Scripts that build objects
>> START
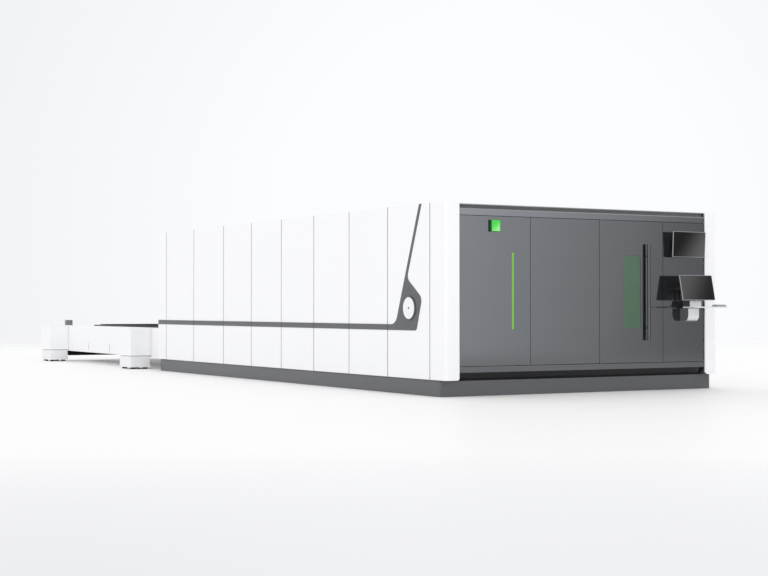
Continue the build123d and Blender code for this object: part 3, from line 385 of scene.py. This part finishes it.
def lit(name, colour):
    """A lit diffuser: its glow is a little uneven from the lamps behind it."""
    material, tree, shader = new_material(name)
    inputs = {
        "Emission Color": tint(tree, noise(tree, STRIP_BANDS, detail=1), colour, STRIP_TINT),
        "Emission Strength": 1,
        "Base Color": (*LENS_BASE, 1),
        "Roughness": STRIP_ROUGH,
    }
    connect(tree, shader, inputs)
    return material


def tinted_glass(name, colour, alpha):
    """Dark laser-safe glazing, seen through only a little."""
    material, tree, shader = new_material(name)
    drifting = tint(tree, noise(tree, GLASS_DRIFT, detail=2), colour, GLASS_TINT)
    connect(tree, shader, {"Base Color": drifting, "Roughness": GLASS_ROUGH, "Alpha": alpha})
    return material


# White panels, and the paints of the front, with painted shade under the sill and painted light and
# shade over the lip and cove of the header
white_paint = painted("white_paint", WHITE, rough=0.42, drift=0.008)
front_paint = front_gloss("front_paint")
# Faces of the sill that point down are painted near black: painted shade in the undercut
sill_paint_and_shade = masked_overlay(
    front_gloss("sill_paint_and_shade"),
    lambda tree: facing(tree, (0, 0, -1), UNDERCUT_SHADE_FACING),
    UNDERCUT_PAINTED_SHADE,
    specular=0.05,
)
# The lip and cove at the top of the header are painted flat grey: painted light and shade of the cove
header_paint_and_shading = masked_overlay(
    front_gloss("header_paint_and_shading", HEADER_IOR),
    lambda tree: above(tree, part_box("front_header")[1][2] - COVE_HEIGHT),
    COVE_PAINTED_SHADING,
    specular=0.2,
)
plinth_paint = painted("plinth_paint", PLINTH_GREY, rough=0.34, drift=0.05, specular=0.7)
trim_paint = painted("trim_paint", TRIM_GREY, rough=0.36)
cover_paint = painted("cover_paint", COVER_WHITE, rough=0.30)
seal_rubber = painted("seal_rubber", SEAL_BLACK, rough=0.6, specular=0.1)
foot_rubber = plastic("foot_rubber", FOOT_BLACK, rough=0.7)

# Door and lamps, with a painted highlight on the lens and a painted spill of green light on the
# housing
handle_paint = painted("handle_paint", HANDLE_BLACK, rough=0.08, peel=0, ior=1.8)
window_glass = tinted_glass("window_glass", WINDOW_GREEN, alpha=0.92)
lamp_black = plastic("lamp_black", LAMP_BLACK, rough=0.35)
strip_glow = lit("strip_glow", LED_GREEN)
# The lens glows green, with a painted highlight that grows towards its lower right
lamp_glow = glowing(
    "lamp_glow",
    "lamp_lens",
    start=(0.45, 0, 0.8),
    end=(1, 0, 0.1),
    first=LAMP_GREEN,
    second=LAMP_PAINTED_HIGHLIGHT,
    base=LENS_BASE,
)
# The housing is no lamp: its green glow is painted spill of the lens's light, stronger towards its
# front
lamp_body_painted_glow = glowing(
    "lamp_body_painted_glow",
    "lamp_housing",
    start=(0.5, 0.6, 0.5),
    end=(0.5, 0.4, 0.5),
    first=LAMP_DARK,
    second=LAMP_PAINTED_SPILL,
    base=HOUSING_BASE,
)

# Console
arm_alloy = metal("arm_alloy", ARM_GREY, rough=0.35, stretch=(1, 1, 0.1), drift=0.02)
# The neck's faces that point to -X are painted dark: painted shade on its shaded side
neck_paint_and_shade = masked_overlay(
    painted("neck_paint_and_shade", WHITE, rough=0.38, drift=0.01),
    lambda tree: facing(tree, (-1, 0, 0), NECK_SHADE_FACING),
    NECK_SIDE_PAINTED_SHADE,
    specular=0.3,
)
# The white tray is painted grey all over: painted shade standing for the shade along its edges
tray_paint_and_shade = painted("tray_paint_and_shade", TRAY_SHADED_GREY, rough=0.40, drift=0.01)
bracket_paint = painted("bracket_paint", BRACKET_GREY, rough=0.4, specular=0.3)
monitor_edge = painted("monitor_edge", MONITOR_EDGE_GREY, rough=0.3)
key_plastic = plastic("key_plastic", KEYBOARD_GREY, rough=0.5)
key_cap_plastic = plastic("key_cap_plastic", KEY_CAP_GREY, rough=0.45)
# Both screens carry a painted sheen: their base colour lightens across the glass
lower_glass_painted_sheen = screen(
    "lower_glass_painted_sheen", "lower_screen", start=(0.9, 0, 0.2), end=(0.1, 0, 0.95), dark=0.012, light=0.085
)
upper_glass_painted_sheen = screen(
    "upper_glass_painted_sheen", "upper_screen", start=(0.3, 0, 0.9), end=(1, 0, 0.1), dark=0.008, light=0.11
)

# Frame, bed, gantry and exchange table
frame_paint = painted("frame_paint", FRAME_GREY, rough=0.45, drift=0.06)
bed_paint = painted("bed_paint", BED_GREY, rough=0.40, drift=0.04)
motor_paint = painted("motor_paint", MOTOR_BLACK, rough=0.35)
rail_steel = metal("rail_steel", RAIL_GREY, rough=0.28, stretch=(1, 0.04, 1))
cross_rail_steel = metal("cross_rail_steel", RAIL_GREY, rough=0.28, stretch=(0.04, 1, 1))
machined_alloy = metal("machined_alloy", ALLOY_GREY, rough=0.32, stretch=(1, 1, 0.08))
pallet_paint = painted("pallet_paint", PALLET_BLACK, rough=0.5, drift=0.12, peel=0.2)
pedestal_paint = painted("pedestal_paint", PEDESTAL_WHITE, rough=0.5, drift=0.02, peel=0.3)
# Below the top of the side beams the cross beams and ribs are near black, painted shade under the
# table; above it the stops keep their own grey paint
beam_shade_and_paint = masked_overlay(
    painted("beam_shade_and_paint", UNDER_BEAM_PAINTED_SHADE, rough=0.5, specular=0.1),
    lambda tree: above(tree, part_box("table_side_beams")[1][2]),
    OVER_BEAM_GREY,
    specular=0.4,
)

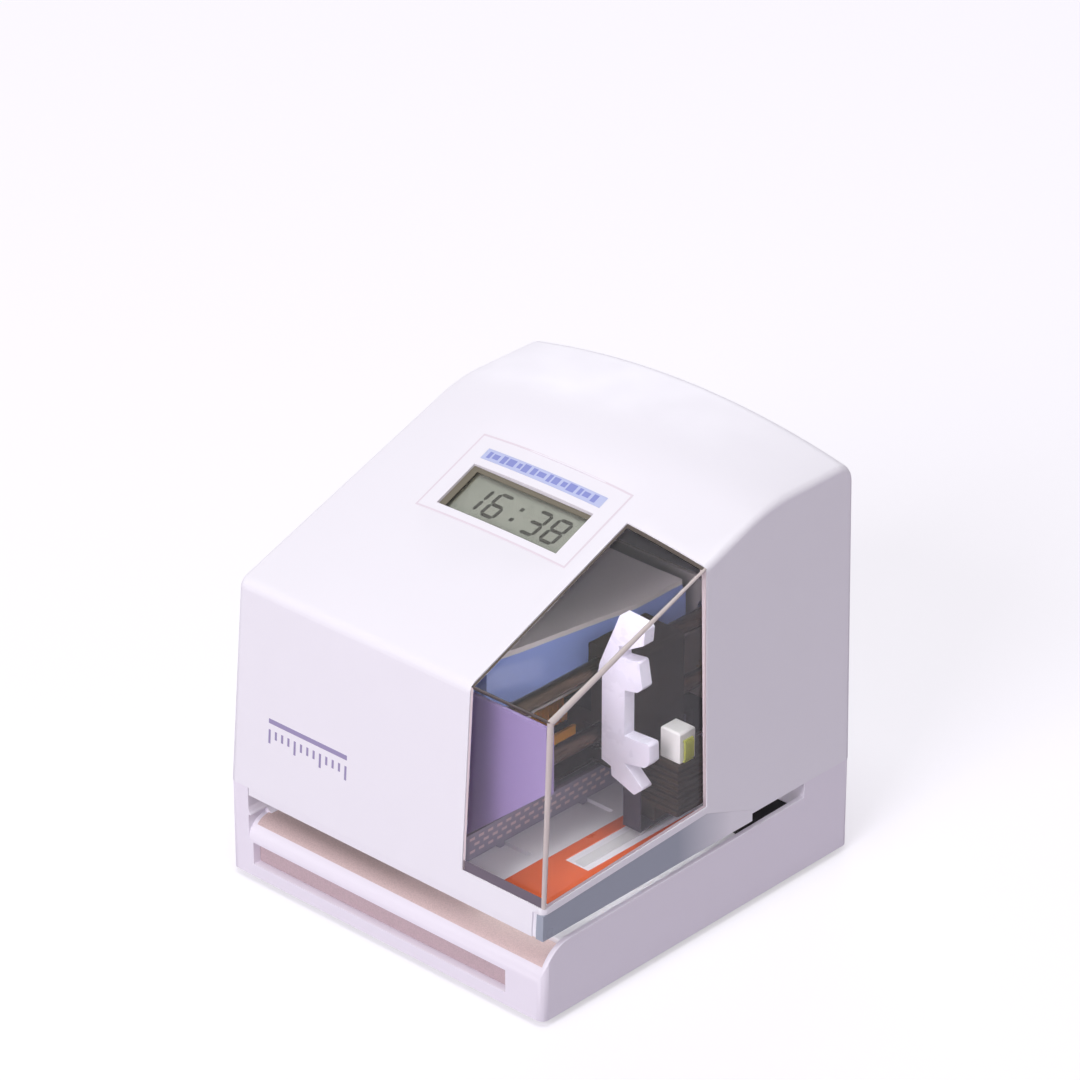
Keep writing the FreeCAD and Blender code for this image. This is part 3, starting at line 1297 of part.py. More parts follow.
def make_display(left, right, near, far):
    gap = s.run_gap
    skin = hood_body(0, s.seat_height, False)
    plate = slope_box((left - s.bezel_side + gap, right + s.bezel_side - gap),
                      (near - s.bezel_near + gap, far + s.bezel_far - gap), (-s.crown, s.crown))
    plate = plate.common(skin.cut(hood_body(s.bezel_sheet, s.seat_height - s.overrun, False)))
    hole = slope_box((left, right), (near, far), (-s.crown, s.crown))
    low = far + s.stripe_near
    groove = slope_box((left, right), (low, low + s.stripe_long), (-s.crown, s.crown))
    groove = groove.cut(hood_body(s.stripe_sheet, s.seat_height - s.overrun, False))
    piece(solid_from("DisplayBezel", plate.cut([hole, groove])), "display_bezel")
    fit = s.fit_gap
    stripe = slope_box((left + fit, right - fit), (low + fit, low + s.stripe_long - fit),
                       (-s.crown, s.crown))
    stripe = stripe.common(skin.cut(hood_body(s.stripe_sheet, s.seat_height - s.overrun, False)))
    piece(solid_from("DisplayStripe", stripe), "display_stripe")
    lens = slope_box((left + s.fit_gap, right - s.fit_gap), (near + s.fit_gap, far - s.fit_gap),
                     (s.lens_set, s.lens_set + s.lens_sheet))
    piece(solid_from("DisplayLens", lens), "display_lens")
    glass = slope_box((left + s.lcd_margin, right - s.lcd_margin), (near + s.fit_gap, far - s.fit_gap),
                      (s.lcd_drop, s.lcd_drop + s.lcd_thick))
    piece(solid_from("DisplayCell", glass), "display_cell")
    board = slope_box((left - s.lcd_board_margin, right + s.lcd_board_margin),
                      (near - 2 * s.boss_radius, far + 2 * s.boss_radius),
                      (s.lcd_drop + s.lcd_thick, s.lcd_drop + s.lcd_thick + s.lcd_board_sheet))
    piece(solid_from("DisplayBoard", board), "display_board")


# Lock in the back wall of the cover: barrel, nut, and a plug with the cam

def make_lock():
    inner = "inner_back"
    barrel = rod("LockBarrelRod", "Y", ("lock_x", "half_depth - lock_length", "lock_z"), "lock_radius",
                 "lock_length")
    rim = rod("LockRim", "Y", ("lock_x", "half_depth - lock_rim_sheet", "lock_z"), "lock_rim",
              "lock_rim_sheet")
    bore = rod("LockBore", "Y", ("lock_x", "half_depth - lock_length - overrun", "lock_z"),
               "plug_radius + fit_gap",
               "lock_length + 2 * overrun")
    piece(cut("LockBarrel", join("LockShell", barrel, rim), bore), "lock_barrel")
    turn = "nut_across / 2"
    nut = rod("LockNutDisc", "Y", ("lock_x", inner + " - nut_thick", "lock_z"), turn, "nut_thick")
    flats = block("LockNutFlats", ("lock_x - nut_across", "lock_x + nut_across"),
                  (inner + " - nut_thick", inner),
                  ("lock_z - nut_across * nut_flat_share", "lock_z + nut_across * nut_flat_share"))
    hole = rod("LockNutHole", "Y", ("lock_x", inner + " - nut_thick - overrun", "lock_z"),
               "lock_radius + fit_gap",
               "nut_thick + 2 * overrun")
    piece(cut("LockNut", overlap("LockNutFlat", nut, flats), hole), "lock_nut")
    low = "half_depth - lock_length - cam_sheet - run_gap"
    plug = rod("LockPlugRod", "Y", ("lock_x", low, "lock_z"), "plug_radius",
               "lock_length + cam_sheet + run_gap - fit_gap")
    slot = block("LockKeySlot", ("lock_x - key_slot / 2", "lock_x + key_slot / 2"),
                 ("half_depth - lock_length / 2", "half_depth + overrun"),
                 ("lock_z - key_slot_long / 2", "lock_z + key_slot_long / 2"))
    cam = block("LockCamBar", ("lock_x - cam_half", "lock_x + cam_half"), (low, low + " + cam_sheet"),
                ("lock_z - cam_long", "lock_z"))
    cam = soften("LockCamRound", cam, "overrun", lambda c, e: runs(e, "y") and c.z < s.lock_z - s.cam_half)
    piece(join("LockPlug", cut("LockPlugSlot", plug, slot), cam), "lock_plug")
    make_catch()


def make_catch():
    """Angle on the rear plate whose lip lies over the turned cam."""
    cam_y = "(half_depth - lock_length - cam_sheet - run_gap)"
    x0 = "lock_x + plug_radius + 2 * run_gap"
    stem = block("CatchStem", (x0, x0 + " + catch_half * 2"),
                 ("plate_back_y + sheet", "plate_back_y + 2 * sheet"),
                 ("lock_z - catch_drop", "lock_z + cam_half + 2 * sheet"))
    lip = block("CatchLip", (x0 + " + catch_half / 2", x0 + " + catch_half * 2"),
                ("plate_back_y + sheet", cam_y + " + cam_sheet"),
                ("lock_z + cam_half + run_gap", "lock_z + cam_half + run_gap + sheet"))
    piece(join("LockCatch", stem, lip), "lock_catch")


make_base()
make_bottom()
make_deck()
make_mark()
make_stop()
make_chassis()
make_shafts()
make_carriage()
make_guide()
make_head()
make_ribbon()
make_drive()
make_motor()
make_cassette()
make_board()
make_transformer()
make_inlet()
make_trigger()
make_cover()
make_lock()

doc.removeObject(probe.Name)
doc.recompute()
faults = [thing.Name for thing in doc.Objects if "Invalid" in thing.State or "Error" in thing.State]
for thing in pieces:
    if thing.Shape.isNull() or not thing.Shape.isValid():
        faults.append(thing.Label)
if faults:
    raise RuntimeError("faulty: " + ", ".join(faults))

os.makedirs("parts", exist_ok=True)
for thing in pieces:
    thing.Shape.exportStep(os.path.join("parts", thing.Label + ".step"))
print(len(pieces), "pieces")
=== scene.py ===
"""Finishes, fine pieces and studio of a desk date and time stamp machine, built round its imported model."""

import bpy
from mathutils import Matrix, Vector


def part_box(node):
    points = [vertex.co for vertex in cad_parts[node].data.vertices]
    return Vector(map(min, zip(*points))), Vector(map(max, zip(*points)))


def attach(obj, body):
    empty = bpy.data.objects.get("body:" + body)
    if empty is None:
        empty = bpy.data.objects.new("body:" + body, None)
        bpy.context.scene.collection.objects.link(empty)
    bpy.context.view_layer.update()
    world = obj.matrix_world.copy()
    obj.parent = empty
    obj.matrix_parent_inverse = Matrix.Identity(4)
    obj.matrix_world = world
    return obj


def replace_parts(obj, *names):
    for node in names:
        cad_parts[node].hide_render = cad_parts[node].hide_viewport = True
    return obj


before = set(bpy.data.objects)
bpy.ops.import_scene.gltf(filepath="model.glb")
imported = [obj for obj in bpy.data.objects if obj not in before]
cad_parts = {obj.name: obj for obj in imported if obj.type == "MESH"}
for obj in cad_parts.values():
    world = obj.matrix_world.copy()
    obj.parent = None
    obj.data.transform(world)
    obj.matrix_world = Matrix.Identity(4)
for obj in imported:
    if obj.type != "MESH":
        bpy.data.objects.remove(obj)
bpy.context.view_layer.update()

import math

import bmesh
import bpy
from bpy.props import FloatProperty, FloatVectorProperty, IntProperty, PointerProperty
from mathutils import Matrix, Vector
from mathutils.bvhtree import BVHTree

bl_info = {
    "name": "Date and time stamp machine",
    "version": (1, 0, 0),
    "blender": (4, 5, 0),
    "location": "3D View > Sidebar > Stamp",
    "description": "Finishes, fine pieces and studio of a desk date and time stamp machine",
    "category": "Object",
}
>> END
**STATED TASK**
Quote exactly the lines running from the line with "make_base()" through the line with "import math", both ends included, and nothing more.

**RESPONSE TO THE TASK**
make_base()
make_bottom()
make_deck()
make_mark()
make_stop()
make_chassis()
make_shafts()
make_carriage()
make_guide()
make_head()
make_ribbon()
make_drive()
make_motor()
make_cassette()
make_board()
make_transformer()
make_inlet()
make_trigger()
make_cover()
make_lock()

doc.removeObject(probe.Name)
doc.recompute()
faults = [thing.Name for thing in doc.Objects if "Invalid" in thing.State or "Error" in thing.State]
for thing in pieces:
    if thing.Shape.isNull() or not thing.Shape.isValid():
        faults.append(thing.Label)
if faults:
    raise RuntimeError("faulty: " + ", ".join(faults))

os.makedirs("parts", exist_ok=True)
for thing in pieces:
    thing.Shape.exportStep(os.path.join("parts", thing.Label + ".step"))
print(len(pieces), "pieces")
=== scene.py ===
"""Finishes, fine pieces and studio of a desk date and time stamp machine, built round its imported model."""

import bpy
from mathutils import Matrix, Vector


def part_box(node):
    points = [vertex.co for vertex in cad_parts[node].data.vertices]
    return Vector(map(min, zip(*points))), Vector(map(max, zip(*points)))


def attach(obj, body):
    empty = bpy.data.objects.get("body:" + body)
    if empty is None:
        empty = bpy.data.objects.new("body:" + body, None)
        bpy.context.scene.collection.objects.link(empty)
    bpy.context.view_layer.update()
    world = obj.matrix_world.copy()
    obj.parent = empty
    obj.matrix_parent_inverse = Matrix.Identity(4)
    obj.matrix_world = world
    return obj


def replace_parts(obj, *names):
    for node in names:
        cad_parts[node].hide_render = cad_parts[node].hide_viewport = True
    return obj


before = set(bpy.data.objects)
bpy.ops.import_scene.gltf(filepath="model.glb")
imported = [obj for obj in bpy.data.objects if obj not in before]
cad_parts = {obj.name: obj for obj in imported if obj.type == "MESH"}
for obj in cad_parts.values():
    world = obj.matrix_world.copy()
    obj.parent = None
    obj.data.transform(world)
    obj.matrix_world = Matrix.Identity(4)
for obj in imported:
    if obj.type != "MESH":
        bpy.data.objects.remove(obj)
bpy.context.view_layer.update()

import math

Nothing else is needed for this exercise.